Chloe Mustaki has not fully accustomed to the reality that in just three days she will walk out on the pitch at sold-out Stadium Australia as a member of the first Republic of Ireland squad to feature in a Women’s World Cup.
The 27-year-old’s extraordinary journey to this point has been down a road rife with obstacles, from her cancer diagnosis at the age of 19 to a devastating anterior cruciate ligament injury in 2020 and the lonely Covid-19 lockdown recovery that followed.
But when the Republic’s plane touched down in Australia it all began to crystallise for Bristol City defender Mustaki, who hopes she can tune out the noise of over 80,000 majority-home supporters expected to attend her side’s July 20 opener against World Cup co-hosts the Matildas. “I don’t think I have an idea of how insane it is going to be,” she admitted during a training session at Brisbane’s Meakin Park. “I am trying not to think about it too much, trying just to concentrate on the football.

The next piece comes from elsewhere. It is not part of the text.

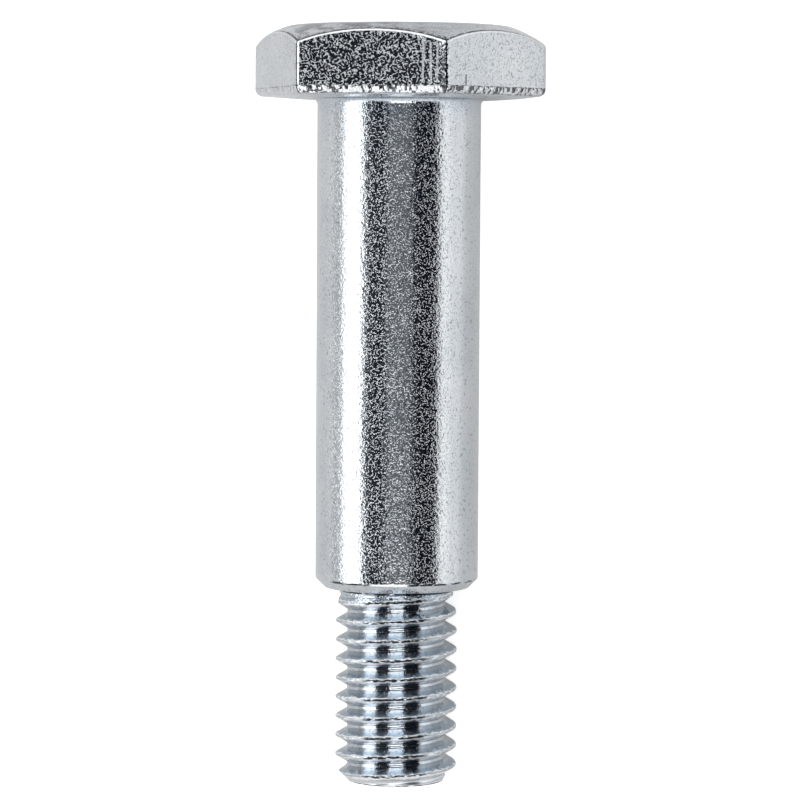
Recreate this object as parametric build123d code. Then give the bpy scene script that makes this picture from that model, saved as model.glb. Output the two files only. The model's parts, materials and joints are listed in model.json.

At the end of the day, when you walk onto the pitch, everything around you just fades away. “So, if we can just concentrate and focus and stay connected on the game, whoever is playing on that pitch, hopefully we can come out with the result. “It will be surreal, and we won’t really believe it until we see it, because it is something that only (captain) Katie (McCabe) and a few others have experienced and we might never experience it again, that amount of people, so we have to savour it.” Skipper McCabe, who plays her club football with Arsenal, has played big games at major venues like the FA Cup final at Wembley and a Champions League semi-final at the 60,704-seat Emirates, which the Gunners sold out for the first time in May.